Foto: Mané Sagaz por Tomás Rangel
Por Marcos Bragatto, Rio de Janeiro
Mané Sagaz (não) funde clichês de rock e samba
Grupo exalta a malandragem da Lapa e Doces Cariocas peca pela linearidade no domingão do Humaitá Pra Peixe
A malandragem carioca está em alta. Ao menos na nova tentativa de misturar samba com rock, dessa vez pelo grupo carioca Mané Sagaz, que, se fracassa no objetivo final, ao menos fez uma animada apresentação para o público do Humaitá Pra Peixe no domingo, na Sala Baden Powell. E ainda quebrou a calmaria estabelecida pelo Doces Cariocas, cuja apresentação apenas razoável serviu para projetar Alexia Bomtempo, disparado a melhor cantora do festival até agora.
A música do Doces Cariocas é marcada pela suavidade com que os músicos compõem e interpretam canções que parecem pinçadas de movimentos musicais históricos da música popular brasileira. O hit deles, por exemplo, tocado duas vezes, é o sambinha bossa nova “Quanto Tempo”; tem temas regionais, como o usado em “O Que Será Que Te Excita”, que abriu a noite, com uma letra bem interessante; e ainda o parnasianismo do Clube da Esquina, na calma “Chuvisco”. A melhor delas, porém, é “O Canário e o Curió”, que revive o samba-crônica de Noel Rosa, com um “quê” de malandragem, boêmia.
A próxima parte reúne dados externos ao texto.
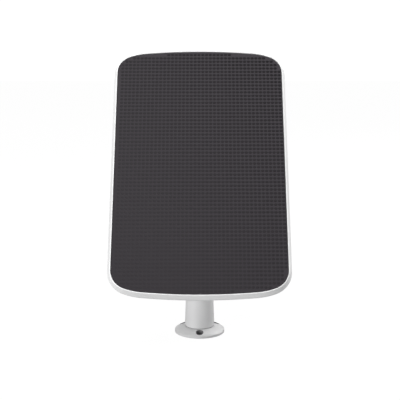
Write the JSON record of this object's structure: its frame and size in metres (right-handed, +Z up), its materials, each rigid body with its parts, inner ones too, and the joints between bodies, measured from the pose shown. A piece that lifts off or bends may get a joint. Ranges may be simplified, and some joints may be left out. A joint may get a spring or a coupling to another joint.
{
  "type": "solar panel for an outdoor camera",
  "caption": "Thin rounded solar charging panel in a white casing, leaning back on a tapered post with a round screw-down base, a tilt hinge, a swivel and a turntable.",
  "frame": {"origin": "centre of the base's underside, in the plane of the wall screws", "axes": "+Z up the post, -Y the way the panel faces (it faces -Y and up at rest), +X to the right seen from the front"},
  "size_m": [0.14, 0.1133, 0.234],
  "materials": {
    "white_plastic": "fine satin moulded",
    "grey_plastic": "smooth acetal",
    "brass": "machined",
    "steel": "stainless, turned",
    "silicone": "matte",
    "dark_film": "satin, embossed with small square dimples",
    "clear_sheet": "clear",
    "silicon_cell": "smooth dark blue-black",
    "tinned_copper": "bright tinned",
    "glass_fibre_board": "matte laminate",
    "foam_tape": "closed-cell foam",
    "circuit_board": "solder resist",
    "red_insulation": "smooth",
    "black_insulation": "smooth",
    "terminal_plastic": "moulded",
    "ferrite": "matte",
    "black_epoxy": "moulded",
    "aluminium_can": "satin",
    "cream_plastic": "moulded",
    "membrane": "woven, breathable"
  },
  "bodies": {
    "base": {"base_flange": "white_plastic", "swivel_glide_ring": "white_plastic"},
    "post": {"post": "white_plastic", "post_foot_plug": "white_plastic", "post_foot_insert": "brass", "swivel_screw": "steel", "swivel_flat_washer": "steel", "swivel_wave_washer": "steel"},
    "bracket": {"tilt_bracket": "white_plastic", "tilt_bolt": "steel", "tilt_nut": "steel", "tilt_friction_washers": "grey_plastic", "turntable_pad": "grey_plastic"},
    "panel": {"turntable_screw": "steel", "turntable_wave_washer": "steel", "turntable_insert": "brass", "front_frame": "white_plastic", "rear_cover": "white_plastic", "casing_gasket": "silicone", "cover_screws": "steel", "front_film": "dark_film", "front_encapsulant": "clear_sheet", "solar_cells": "silicon_cell", "cell_ribbons": "tinned_copper", "rear_encapsulant": "clear_sheet", "laminate_board": "glass_fibre_board", "laminate_tape": "foam_tape", "cell_terminals": "tinned_copper", "positive_lead": "red_insulation", "negative_lead": "black_insulation", "circuit_board": "circuit_board", "circuit_screws": "steel", "terminal_block": "terminal_plastic", "power_inductor": "ferrite", "regulator_chip": "black_epoxy", "blocking_diodes": "black_epoxy", "capacitors": "aluminium_can", "output_header": "cream_plastic", "cable_gland": "white_plastic", "gland_washer": "silicone", "gland_nut": "grey_plastic", "vent_membrane": "membrane", "vent_cap": "white_plastic"}
  },
  "joints": [
    {"name": "stem_swivel", "type": "hinge", "parent": "base", "child": "post", "pos_m": [0, 0, 0], "axis": [0, 0, 1], "continuous": true},
    {"name": "panel_tilt", "type": "hinge", "parent": "post", "child": "bracket", "pos_m": [0, 0, 0.1266], "axis": [1, 0, 0], "range_deg": [-60, 30]},
    {"name": "panel_turn", "type": "hinge", "parent": "bracket", "child": "panel", "pos_m": [0, 0, 0.1266], "axis": [0, -0.866, 0.5], "range_deg": [-90, 90]}
  ]
}
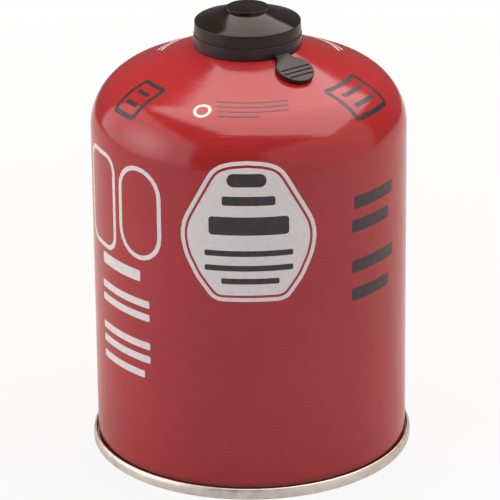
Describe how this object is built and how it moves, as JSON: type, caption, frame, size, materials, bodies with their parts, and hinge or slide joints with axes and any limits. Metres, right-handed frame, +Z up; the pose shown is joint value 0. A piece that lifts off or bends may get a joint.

O que pega é que o repertório é apresentado numa linearidade atroz que acaba nivelando tudo num plano mediano. Não há investidas individuais dos músicos, evoluções harmônicas ou uma ênfase num ou outro instrumento. No meio de tal calmaria, sobra espaço para a boa voz de Alexia Bomtempo, que canta certinho no dueto com Pierre Aderne. Tanto que dois dos momentos mais interessantes do show foram “Farol da Bahia”, do repertório do disco solo da moça, e a empolgante “Swing de Campo Grande”, as duas assinadas pelos Novos Baianos.
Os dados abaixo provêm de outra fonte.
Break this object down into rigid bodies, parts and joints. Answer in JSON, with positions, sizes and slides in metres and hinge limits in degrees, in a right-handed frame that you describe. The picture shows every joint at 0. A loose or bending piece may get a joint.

A malandragem isolada numa música do Doces Cariocas é tema principal no show do Mané Sagaz, que tenta reunir impunemente guitarras pesadas e tamborins, rock e samba, com uma decantada “alma do carioca”, nas palavras do bom vocalista Marcos. Lembram do Virgulóides? É quase isso. Marcos surge travestido de malandro da Lapa dos anos 20, mas seu gingado fake não convence nem como sambista, nem como roqueiro. Os melhores momentos acontecem em “Vitamina C”, espécie de hit deles que fechou o show em alto astral, e em “Cafuné”, cujo clipe já rola por aí, e é uma das mais colantes – tanto que foi repetida no bis. Já a versão de “Tiro ao Álvaro”, do paulistano Adoniran Barbosa, embora muito boa, não reafirmou a tal “alma”.
Mas o problema crucial a ser equacionado é que em nenhum momento ocorre a fusão em propriamente dita. Os dois gêneros não são desconstruídos para se retirar elementos de cada um e formar um terceiro. Há, sim, clichês do samba de um lado, e do rock, de outro. É como se a música fosse muito mais uma questão de arranjo do que de composição, e tudo pudesse virar samba ou rock a partir daí. A música “O Rock Ta Querendo o Samba” simboliza bem a deficiência, ressaltando certa forçação de barra. Mesmo o cover escolhido, “As Rosas Não Falam”, de Cartola, não foge do óbvio, já que se trata de uma das mais reinterpretadas de todos os tempos. É, faltou sagacidade ao Mané.
Opa Marcos!
Legal a resenha! …o show foi mesmo linear ,tocamos como se tivessemos na sala de casa com medo de acordar os vizinhos!hahaha …mas foi gostoso!
Aquele abraço,
Pierre
A escolha do Mané Sagaz pela consagrada “As Rosas Não Falam” provavelmente não foi por falta de sagacidade. Eles tiveram o aval do próprio parceiro do Cartola, o grande Nelson Sargento, como se pode ver em vídeo no YouTube.